Has the Stock Market Peaked? Four Charts Provide Some Clues

Updated
stock charts
stock charts

To provide some context for stocks' dizzying drop last week and this week's rapid rebound, I've prepared three "mystery charts" of U.S. equities markets at various points in history.

Can you guess which months and years are displayed in each chart?

Mystery Chart 1 displays the Dow Jones Industrial Average ($INDU) in the period of the great stock market crash of October, 1929, between Sept. 1 and Nov. 25, 1929. The market topped out in mid-October at 358 and fell to 195 in mid-November -- a 45% decline. From that low, the market staged a 28% rally to 250 by late November.



As economist John Kenneth Galbraith noted in his book, The Great Crash of 1929, bullish enthusiasm had overcome previous dips in the market: "Indeed the temporary breaks in the market which preceded the crash were a serious trial for those who had declined fantasy. Early in 1928, in June, in December, and in February and March of 1929, it seemed that the end had come. On various of these occasions The New York Times happily reported the return to reality. And then the market took flight again."

As the market recovered in late 1929, the bullish tone that had underpinned the entire bull market of the 1920s remained firmly in place. Few participants in the 1929 market crash anticipated a depression, let alone the Great Depression. Rather, most saw the market's quick recovery as more evidence that the economy and market were both sound.

Masking Fundamental Problems


Yet, as Galbraith took pains to describe, the U.S. economy and stock market of the 1920s were both plagued by fundamental problems that had been masked by the bull market euphoria.

"There seems little question that in 1929, modifying a famous cliché, the economy was fundamentally unsound," wrote Galbraith. "This is a circumstance of first-rate importance. Many things were wrong, but five weaknesses seem to have had an especially intimate bearing on the ensuing disaster. They are:

  1. The severely uneven distribution of income.

  2. The weak corporate structure.

  3. The troubled banking structure.

  4. The dubious state of the foreign balance.

  5. The poor state of economic intelligence.

"Had the economy been fundamentally sound in 1929, the effect of the great stock market crash might have been small. Alternatively, the shock to confidence and the loss of spending by those who were caught in the market might soon have worn off. But business in 1929 was not sound; on the contrary it was exceedingly fragile. It was vulnerable to the kind of blow it received from Wall Street."
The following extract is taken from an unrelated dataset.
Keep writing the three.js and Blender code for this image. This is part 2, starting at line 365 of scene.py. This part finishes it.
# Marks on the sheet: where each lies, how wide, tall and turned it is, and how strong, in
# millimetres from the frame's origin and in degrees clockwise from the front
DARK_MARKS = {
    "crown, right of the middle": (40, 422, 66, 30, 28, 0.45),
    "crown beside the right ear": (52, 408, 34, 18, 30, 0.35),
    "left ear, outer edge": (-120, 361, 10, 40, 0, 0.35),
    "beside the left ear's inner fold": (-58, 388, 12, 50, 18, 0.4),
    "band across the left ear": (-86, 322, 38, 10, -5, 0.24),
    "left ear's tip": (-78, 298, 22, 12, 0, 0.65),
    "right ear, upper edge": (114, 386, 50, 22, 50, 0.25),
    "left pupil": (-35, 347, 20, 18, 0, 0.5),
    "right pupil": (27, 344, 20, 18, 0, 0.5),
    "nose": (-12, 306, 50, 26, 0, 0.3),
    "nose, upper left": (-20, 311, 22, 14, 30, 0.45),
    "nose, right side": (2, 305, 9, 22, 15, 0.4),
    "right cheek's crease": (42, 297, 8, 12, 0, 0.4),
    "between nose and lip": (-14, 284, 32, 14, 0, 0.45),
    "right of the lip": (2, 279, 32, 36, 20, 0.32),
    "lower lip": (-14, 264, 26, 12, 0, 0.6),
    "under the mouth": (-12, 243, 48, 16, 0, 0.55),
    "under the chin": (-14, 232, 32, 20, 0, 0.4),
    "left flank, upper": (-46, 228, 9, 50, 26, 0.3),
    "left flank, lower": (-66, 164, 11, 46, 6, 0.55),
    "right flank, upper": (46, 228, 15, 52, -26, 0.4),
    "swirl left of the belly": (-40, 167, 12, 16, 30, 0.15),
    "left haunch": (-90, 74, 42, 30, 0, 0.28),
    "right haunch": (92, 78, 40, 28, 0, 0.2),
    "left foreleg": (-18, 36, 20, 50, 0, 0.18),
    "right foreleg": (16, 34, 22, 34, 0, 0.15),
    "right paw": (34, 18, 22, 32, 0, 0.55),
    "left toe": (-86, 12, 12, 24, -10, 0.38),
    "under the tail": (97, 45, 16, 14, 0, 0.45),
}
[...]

While a case can be made that the U.S. economy currently suffers from these same flaws, the point of Mystery Chart 1 is much more limited: Major market tops are not visible to participants until months or even years after the fact.

Bulls Are Blind to the Top

With that in mind, let's turn to Mystery Chart 2. What period of time does it display?
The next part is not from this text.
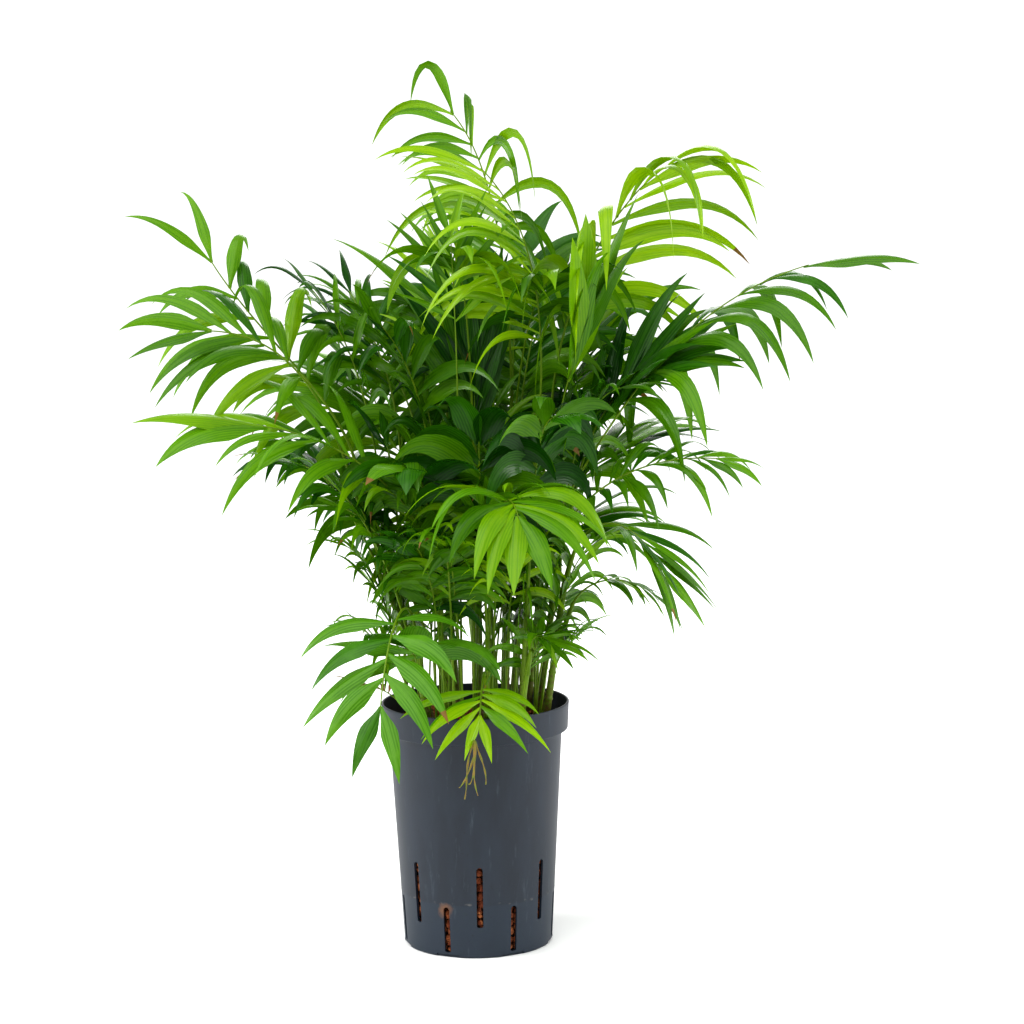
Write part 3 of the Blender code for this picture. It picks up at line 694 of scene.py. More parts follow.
# cane, at: the cane, and how far up it the stalk starts. tip: the rib's end.
# lean, up: the stalk starts at this lean from upright, and holds it for about this far.
# nod, reach: the rib ends at this angle above level, and comes to it over about this far.
# sway: how far the middle is pushed to the right of its heading. bare: the share with no leaflets.
# leaf, wide: the longest leaflet's length and width. pairs: how many there are on a side.
# spread, close: a leaflet's angle to the rib at the frond's foot and near its end.
# lift, sag: how far the leaflets rise from the rib and then droop. roll: how far the frond turns on its rib.
# folds, late: the side whose leaflets fold over, 1 on the right and -1 on the left, and how near their tips.
# end_long, end_wide, end_sag: the last pair beside the others. tint: the mix that its colours come from. The
# dark mix, on the fronds inside, under and behind the crown, is painted shade; the young mix on the top
# fronds is paler partly because they are young and partly as painted light from above.
FRONDS = {
    "frond_upright_back": Frond(
        "cane_left_back", 1, (-5, 120, 600), 12, 105, 60, 120,
        bare=0.42, leaf=78, spread=55, close=20, lift=10, sag=0.3, tint="young", pairs=11, wide=7),
    "frond_tallest": Frond(
        "cane_centre_back", 1, (-78, 80, 680), -4, 160, -15, 120,
        bare=0.46, leaf=108, spread=72, close=40, lift=5, sag=1.0, folds=-1, late=3.0, roll=62, tint="bright",
        pairs=12, wide=8.5, end_long=1.1, end_sag=1.5),
    "frond_top_arching": Frond(
        "cane_centre_right", 1, (-72, -30, 648), -12, 180, 0, 130,
        bare=0.4, leaf=132, spread=74, close=42, lift=-52, sag=0.9, tint="young", pairs=12, wide=7.5),
    "frond_upper_left_fine": Frond(
        "cane_far_left", 1, (-125, 120, 560), -10, 130, 45, 120,
        leaf=85, sag=0.9, tint="dark", wide=7),
    "frond_upper_right": Frond(
        "cane_right", 1, (245, -30, 622), -20, 125, -28, 135,
        bare=0.38, leaf=140, spread=58, close=20, lift=-10, sag=0.9, folds=1, late=6.0, roll=-35,
        tint="young", pairs=9, wide=13, end_long=1.2, end_sag=2.4),
    "frond_right_long": Frond(
        "cane_centre_right", 0.85, (345, 10, 548), 30, 150, 0, 170,
        bare=0.36, leaf=116, spread=70, close=25, lift=-5, sag=2.2, roll=10, tint="deep", pairs=8, wide=14,
        end_long=1.15, end_sag=0.15),
    "frond_left_high": Frond(
        "cane_left", 1, (-228, 40, 612), 0, 80, 85, 100,
        bare=0.15, leaf=100, sag=1.7, roll=-45, pairs=8, wide=13,
        end_long=1.15, end_wide=0.85, end_sag=0.25),
    "frond_left_middle": Frond(
        "cane_left", 0.85, (-272, -40, 482), 14, 120, -20, 130,
        sway=-15, leaf=104, sag=1.0, roll=-45, pairs=7, wide=12),
    "frond_left_broad": Frond(
        "cane_left_front", 1, (-225, -110, 420), 0, 110, -20, 90,
        bare=0.42, leaf=108, close=9, sag=1.1, roll=-30, tint="bright", pairs=6, wide=13,
        end_long=1.5, end_wide=2.2),
    "frond_left_fine": Frond(
        "cane_left", 0.55, (-195, -20, 430), 13, 60, 5, 60,
        bare=0.35, leaf=55, sag=1.6, roll=-20, tint="dark", pairs=8, wide=8),
    "frond_left_small": Frond(
        "cane_left_front", 0.5, (-140, -50, 350), 20, 90, -30, 70,
        bare=0.4, leaf=62, sag=1.1, roll=-30, pairs=8, wide=6),
    "frond_front_left_hanging": Frond(
        "cane_front_left", 1, (-70, -180, 170), 10, 75, -88, 115,
        bare=0.38, leaf=78, spread=94, close=34, sag=0.9, tint="cool", pairs=5, wide=16,
        end_long=1.1, end_wide=1),
    "frond_front_low": Frond(
        "cane_front", 0.4, (3, -140, 168), 15, 50, -65, 60,
        leaf=64, spread=86, sag=0.6, tint="young", pairs=5, wide=10, end_wide=1),
    "frond_front_fan": Frond(
        "cane_front", 1, (45, -170, 300), 10, 150, -75, 100,
        bare=0.52, leaf=98, spread=85, lift=25, sag=1.7, tint="bright", pairs=7, wide=16.5),
    "frond_right_fine": Frond(
        "cane_centre_right", 0.6, (235, -60, 385), 15, 110, -15, 100,
        bare=0.4, leaf=65, sag=1.6, roll=20, tint="deep", pairs=11, wide=8),
    "frond_right_hanging": Frond(
        "cane_right_front", 1, (165, -95, 255), 15, 75, -75, 110,
        bare=0.4, leaf=92, spread=45, sag=0.8, tint="deep", pairs=6, wide=11),
    "frond_right_small": Frond(
        "cane_right_front", 0.6, (165, -20, 262), 5, 60, -50, 60,
        bare=0.4, leaf=50, sag=1.2, pairs=7, wide=7),
    "frond_front_right_small": Frond(
        "cane_front_right", 0.5, (85, -95, 240), 5, 40, -25, 60,
        bare=0.35, leaf=60, sag=0.7, pairs=5, wide=8),
    "frond_middle_left": Frond(
        "cane_left_front", 0.7, (-60, -130, 360), 5, 150, -60, 80,
        bare=0.45, leaf=82, sag=1.7, tint="dark", pairs=6, wide=22),
    "frond_middle": Frond(
        "cane_front", 0.7, (15, -120, 400), 10, 160, -50, 85,
        sway=10, bare=0.45, leaf=80, sag=1.8, tint="dark", pairs=6, wide=22),
    "frond_middle_right": Frond(
        "cane_front_right", 1, (95, -120, 400), 5, 150, -45, 90,
        bare=0.45, leaf=80, sag=1.7, tint="dark", pairs=7, wide=19),
    "frond_inner_arching": Frond(
        "cane_centre", 0.8, (-20, -90, 520), 0, 190, -50, 100,
        bare=0.74, leaf=95, sag=2.0, tint="bright", pairs=4, wide=13),
    "frond_inner_right": Frond(
        "cane_centre_back", 0.8, (85, -70, 500), 0, 180, -60, 100,
        bare=0.64, leaf=98, sag=2.0, pairs=6, wide=14),
    "frond_centre_spear": Frond(
        "cane_centre", 1, (5, 0, 545), 0, 110, 75, 110,
        bare=0.3, leaf=118, spread=24, close=8, sag=0.3, tint="dark", pairs=9, wide=14),
    "frond_right_folded": Frond(
        "cane_right", 0.85, (215, -10, 500), 10, 110, 25, 120,
        bare=0.35, leaf=115, spread=35, close=12, sag=0.5, roll=45, tint="dark", pairs=8, wide=17),
    "frond_left_inner_fine": Frond(
        "cane_far_left", 0.9, (-165, 0, 560), 10, 110, 30, 110,
        bare=0.4, leaf=85, tint="dark", pairs=9, wide=8),
    "frond_left_inner": Frond(
        "cane_left_back", 0.8, (-110, -50, 530), 5, 110, 20, 110,
        bare=0.4, leaf=95, tint="dark", pairs=7, wide=12),
    "frond_left_under": Frond(
        "cane_front_left", 0.7, (-180, -60, 380), 5, 90, -40, 90,
        bare=0.4, leaf=80, tint="dark", pairs=7, wide=10),
    "frond_right_back_fine": Frond(
        "cane_right_back", 1, (160, 60, 470), 5, 120, 0, 100,
        bare=0.4, leaf=90, tint="dark", pairs=11, wide=8),
    "frond_right_inner_fine": Frond(
        "cane_right", 0.6, (165, -50, 440), 5, 120, -20, 100,
        bare=0.4, leaf=85, tint="dark", pairs=11, wide=8),
    "frond_back_high": Frond("cane_back", 1, (-30, 200, 520), 5, 120, -10, 120),
    "frond_back_right": Frond("cane_back", 0.7, (60, 230, 430), 8, 120, -20, 120),
    "frond_right_back_high": Frond("cane_right_back", 0.9, (140, 180, 500), 15, 120, -10, 120),
    "frond_right_back_low": Frond("cane_right_back", 0.6, (190, 120, 380), 10, 110, -20, 110, tint="dark"),
    "frond_left_back": Frond("cane_far_left", 0.7, (-120, 190, 440), 8, 120, -15, 120),
    "frond_left_back_low": Frond("cane_far_left", 0.4, (-180, 110, 370), 16, 110, -20, 100, tint="dark"),
    "frond_back_low": Frond("cane_back", 0.5, (-60, 200, 330), 15, 100, -40, 100),
    "frond_back_inner": Frond("cane_centre_back", 0.4, (55, 160, 585), 15, 150, 10, 120, tint="dark"),
    "frond_back_right_low": Frond("cane_right_back", 0.4, (120, 190, 300), 15, 90, -40, 90, leaf=100),
    "frond_back_right_high": Frond(
        "cane_centre_back", 0.6, (110, 140, 560), 5, 140, 15, 120, leaf=100, wide=13),
    "frond_left_back_high": Frond(
        "cane_left_back", 0.6, (-140, 160, 520), 5, 130, 10, 120, leaf=100, wide=12),
    "frond_back_middle": Frond("cane_centre", 0.6, (10, 230, 370), 10, 110, -30, 110, leaf=100, wide=14),
}
STALK_FOOT_R = 1.5 * MM
RIB_TIP_R = 0.5 * MM
STALK_CLEAR = 0.7 * MM
RIB_SIDES = 8
RIB_DEPTH = 0.85
RIB_PAST_LEAFLETS = 0.01
SHEATH_BELOW = 24 * MM
SHEATH_ABOVE = 26 * MM
SHEATH_NARROWS = 0.3625
SHEATH_RINGS = 18
SHEATH_SIDES = 12
RIB_ROWS = 60
CURVE_STEPS = 160
LEAFLET_ROWS = 14
ACROSS = (-1, -0.52, 0, 0.52, 1)
LEAFLET_FOLD = 22
WIDEST_AT = 0.38
FOLD_SAG = 6.0
PLAIN_LATE = 2.2
END_REACH = 0.72
END_CLOSE = 0.7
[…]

This chart shows the Dow Jones Industrials from mid-September, 1999, through May, 2000. The Dow topped out above 11,600 on Jan. 14, 2000, and subsequently dipped below 10,000 in Mar., 2000, only to leap back above 11,000 in early April, 2000.

Those of us who were market observers at the time can vividly recall the enduring bullish tenor then. Stock market analysts and pundits continued issuing "strong buys" all the way through 2000 and 2001 as the market slowly slipped toward its October, 2002, lows around 7,200 -- a nearly 40% decline.

Once again, the chart offers no definitive evidence that a multi-year top had been established.

Mystery Chart 3 has one telltale clue:



Yes, that huge one-day decline was last week -- this is a chart of April to May, 2010.

The last chart shows the last three years of the Dow Jones Industrials. Will the market eventually rally back above 14,000? Nobody knows. Only time will reveal if the October, 2007, top above 14,000 was a multi-year high or merely a way station to Dow 15,000.



But what should give bulls pause is the great turbulence visible in the charts of 1929 and 2000 -- and 2010. Major tops are often characterized by wild swings in prices as bulls and bears battle to establish a lasting trend. Discerning tops and trends cannot be done in the heat of the moment. Only time will tell if 11,200 will be a major top or if last week's volatility was merely a brief interruption in a multi-year bull rally.

If volatility continues, that's a clue that a major top may have been established.